TASK DIRECTIONS - Read the listing below and copy out every line that holds "piece".

RECORD EXTRACTS -

────────────────────

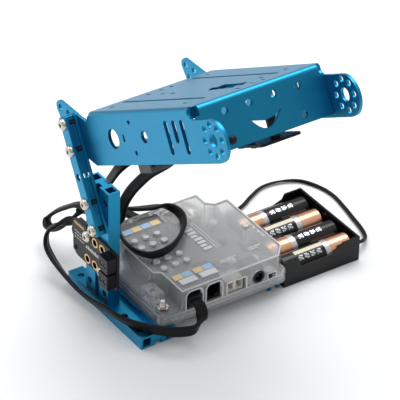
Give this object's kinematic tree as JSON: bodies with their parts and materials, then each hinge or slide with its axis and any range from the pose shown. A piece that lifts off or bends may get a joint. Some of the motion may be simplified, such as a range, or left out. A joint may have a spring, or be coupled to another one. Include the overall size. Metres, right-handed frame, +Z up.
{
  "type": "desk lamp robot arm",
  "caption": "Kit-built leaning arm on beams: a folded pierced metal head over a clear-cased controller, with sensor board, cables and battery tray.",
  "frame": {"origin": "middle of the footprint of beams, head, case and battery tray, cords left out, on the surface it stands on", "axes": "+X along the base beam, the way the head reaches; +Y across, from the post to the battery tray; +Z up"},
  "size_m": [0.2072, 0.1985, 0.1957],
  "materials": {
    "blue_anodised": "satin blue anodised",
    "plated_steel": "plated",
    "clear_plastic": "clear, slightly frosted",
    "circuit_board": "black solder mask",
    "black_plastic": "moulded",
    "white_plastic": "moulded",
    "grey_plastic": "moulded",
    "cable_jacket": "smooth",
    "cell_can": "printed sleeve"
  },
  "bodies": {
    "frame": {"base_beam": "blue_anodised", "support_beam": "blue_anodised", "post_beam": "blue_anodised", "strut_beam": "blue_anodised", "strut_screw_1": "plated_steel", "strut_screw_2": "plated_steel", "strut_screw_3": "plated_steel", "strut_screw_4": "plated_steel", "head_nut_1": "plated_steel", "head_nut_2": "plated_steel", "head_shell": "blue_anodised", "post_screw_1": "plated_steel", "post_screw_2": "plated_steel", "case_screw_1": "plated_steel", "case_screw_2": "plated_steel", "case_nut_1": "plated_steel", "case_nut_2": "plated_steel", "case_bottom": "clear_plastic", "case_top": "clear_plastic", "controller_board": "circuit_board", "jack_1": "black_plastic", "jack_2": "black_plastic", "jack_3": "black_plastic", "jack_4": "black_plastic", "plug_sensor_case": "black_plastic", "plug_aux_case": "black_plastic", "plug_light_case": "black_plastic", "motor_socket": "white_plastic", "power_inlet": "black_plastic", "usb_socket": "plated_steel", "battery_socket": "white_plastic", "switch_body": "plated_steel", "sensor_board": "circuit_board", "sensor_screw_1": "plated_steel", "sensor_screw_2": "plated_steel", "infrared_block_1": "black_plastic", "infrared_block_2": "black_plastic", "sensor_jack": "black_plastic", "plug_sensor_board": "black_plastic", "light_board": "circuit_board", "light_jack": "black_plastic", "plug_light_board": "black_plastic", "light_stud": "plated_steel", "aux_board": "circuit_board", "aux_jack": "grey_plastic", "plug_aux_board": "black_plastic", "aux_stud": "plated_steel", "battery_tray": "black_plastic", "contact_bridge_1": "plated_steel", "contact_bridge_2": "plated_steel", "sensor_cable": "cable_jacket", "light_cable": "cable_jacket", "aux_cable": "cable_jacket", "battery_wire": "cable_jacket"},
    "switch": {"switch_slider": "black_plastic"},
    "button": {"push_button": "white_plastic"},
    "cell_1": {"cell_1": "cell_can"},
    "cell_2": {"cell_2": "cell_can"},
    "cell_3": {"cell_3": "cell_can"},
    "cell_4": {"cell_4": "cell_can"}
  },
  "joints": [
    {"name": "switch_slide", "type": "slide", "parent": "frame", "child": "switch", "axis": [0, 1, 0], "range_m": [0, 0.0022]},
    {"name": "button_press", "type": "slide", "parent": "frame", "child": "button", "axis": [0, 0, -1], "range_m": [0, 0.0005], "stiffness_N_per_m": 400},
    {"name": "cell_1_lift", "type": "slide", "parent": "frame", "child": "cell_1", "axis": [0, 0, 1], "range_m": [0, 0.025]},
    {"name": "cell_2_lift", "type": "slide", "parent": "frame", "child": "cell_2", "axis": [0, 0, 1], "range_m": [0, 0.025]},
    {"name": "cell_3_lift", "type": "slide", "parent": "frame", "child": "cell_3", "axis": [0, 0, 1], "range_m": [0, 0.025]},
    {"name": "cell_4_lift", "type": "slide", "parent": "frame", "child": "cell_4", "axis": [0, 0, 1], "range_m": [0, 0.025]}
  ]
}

────────────────────

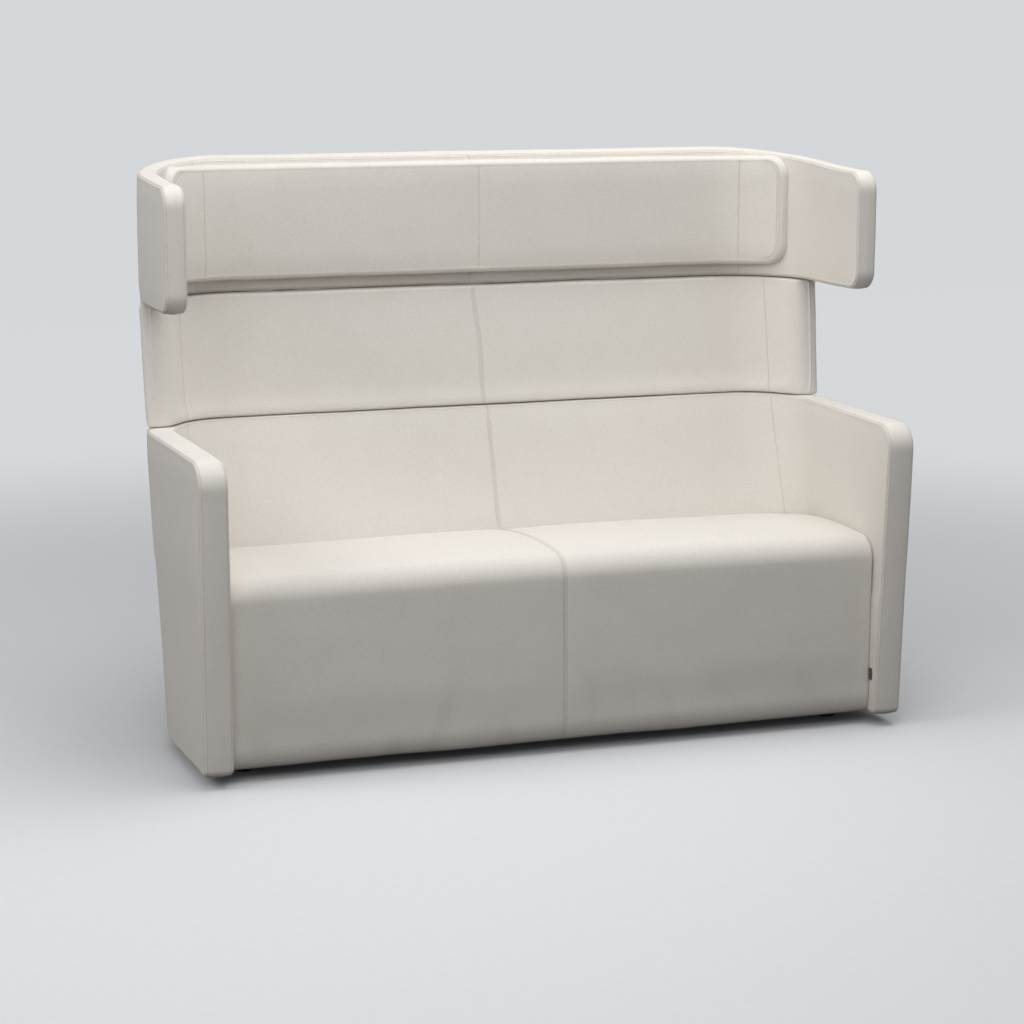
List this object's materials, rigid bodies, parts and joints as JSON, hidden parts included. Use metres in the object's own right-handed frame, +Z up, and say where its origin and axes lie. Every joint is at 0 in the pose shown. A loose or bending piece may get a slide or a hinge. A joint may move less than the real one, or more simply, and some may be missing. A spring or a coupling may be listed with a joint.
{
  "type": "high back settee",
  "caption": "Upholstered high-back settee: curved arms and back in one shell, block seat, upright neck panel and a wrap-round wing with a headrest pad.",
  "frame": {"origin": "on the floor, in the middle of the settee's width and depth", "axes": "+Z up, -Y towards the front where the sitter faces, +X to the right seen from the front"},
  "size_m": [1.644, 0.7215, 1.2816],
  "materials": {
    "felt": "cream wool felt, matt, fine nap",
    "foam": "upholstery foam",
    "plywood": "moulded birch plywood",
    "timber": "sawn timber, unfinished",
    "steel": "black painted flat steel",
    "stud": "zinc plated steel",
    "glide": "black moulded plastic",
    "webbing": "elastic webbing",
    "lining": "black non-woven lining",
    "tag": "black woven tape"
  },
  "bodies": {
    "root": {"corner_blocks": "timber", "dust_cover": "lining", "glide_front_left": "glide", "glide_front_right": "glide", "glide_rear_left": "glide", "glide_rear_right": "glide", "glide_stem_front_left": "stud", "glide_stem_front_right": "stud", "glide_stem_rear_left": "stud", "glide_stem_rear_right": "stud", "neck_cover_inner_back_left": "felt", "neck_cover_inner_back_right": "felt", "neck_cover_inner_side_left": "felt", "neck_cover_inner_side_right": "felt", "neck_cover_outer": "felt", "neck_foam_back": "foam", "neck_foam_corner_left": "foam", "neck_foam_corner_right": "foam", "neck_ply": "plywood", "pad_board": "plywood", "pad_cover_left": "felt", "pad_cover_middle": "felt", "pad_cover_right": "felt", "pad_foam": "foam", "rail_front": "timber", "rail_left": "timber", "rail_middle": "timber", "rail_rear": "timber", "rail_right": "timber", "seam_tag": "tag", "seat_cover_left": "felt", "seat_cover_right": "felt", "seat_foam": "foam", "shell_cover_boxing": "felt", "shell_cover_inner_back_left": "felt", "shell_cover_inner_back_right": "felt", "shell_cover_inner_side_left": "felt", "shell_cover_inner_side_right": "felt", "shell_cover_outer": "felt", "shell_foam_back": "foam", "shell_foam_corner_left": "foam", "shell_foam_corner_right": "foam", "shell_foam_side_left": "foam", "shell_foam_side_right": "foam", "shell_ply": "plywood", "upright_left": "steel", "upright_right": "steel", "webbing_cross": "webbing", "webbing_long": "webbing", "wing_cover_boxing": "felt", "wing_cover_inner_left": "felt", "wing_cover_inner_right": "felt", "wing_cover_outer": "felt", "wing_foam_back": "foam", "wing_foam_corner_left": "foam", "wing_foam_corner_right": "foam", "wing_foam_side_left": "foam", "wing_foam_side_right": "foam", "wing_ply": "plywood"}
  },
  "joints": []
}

────────────────────

THE RESPONSE -
Give this object's kinematic tree as JSON: bodies with their parts and materials, then each hinge or slide with its axis and any range from the pose shown. A piece that lifts off or bends may get a joint. Some of the motion may be simplified, such as a range, or left out. A joint may have a spring, or be coupled to another one. Include the overall size. Metres, right-handed frame, +Z up.
List this object's materials, rigid bodies, parts and joints as JSON, hidden parts included. Use metres in the object's own right-handed frame, +Z up, and say where its origin and axes lie. Every joint is at 0 in the pose shown. A loose or bending piece may get a slide or a hinge. A joint may move less than the real one, or more simply, and some may be missing. A spring or a coupling may be listed with a joint.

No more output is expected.